The Federal Open Market Committee announced on September 17, 2015 that the benchmark interest rate for short-term lending will remain at its current level of 0-.25 percent. U.S. interests rates remain at historically low levels, even though 2015 was supposedly the year they were going to rise. That being said, in the next couple of months rates will eventual slow start to climb.

“The federal funds rate, and in turn mortgage rates, remain low and will likely end the year roughly where they started it. For most markets and buyers around the country, the effects of any eventual interest rate hikes should be pretty small in the near term, but in some unaffordable markets where buyers are already stretching their finances, higher interest payments could more dramatically limit buyers’ options,” said Zillow Chief Economist Svenja Gudell.

In some markets, the higher interest rates could have a big effect on buyers and limit their options. These markets are big cities such as San Francisco and NYC, where housing is expensive. Other markets such as Cleveland, where home values are lower, higher rates will have very little impact.

For example, below is a chart to help you see how monthly mortgage payments would be affected if the rates rose to 4, and 5 percent.
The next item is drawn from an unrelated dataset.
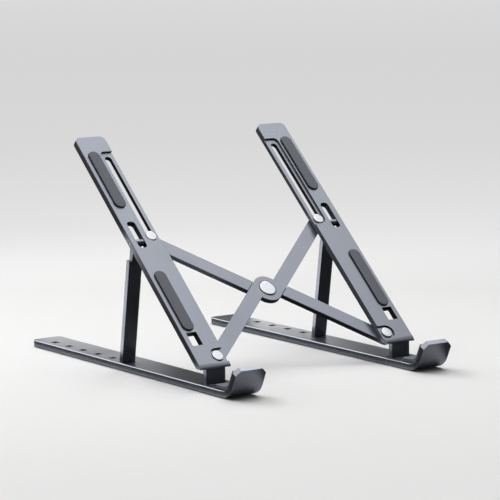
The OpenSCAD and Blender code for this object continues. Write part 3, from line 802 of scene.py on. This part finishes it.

These calculations are assuming a $20,000 down payment.

        Monthly Mortgage Payment

3.81% 4% 5%
$150,000 $767 $780 $851
$250,000 $1,234 $1,256 $1,375
$350,000 $1,701 $1,732 $1,898

As you can see in above, the higher the purchase price, the greater the impact a rate increase will have.

This is good news for the housing market, as the majority of markets around the country will not see much of an impact from a percent or two change in interest rates.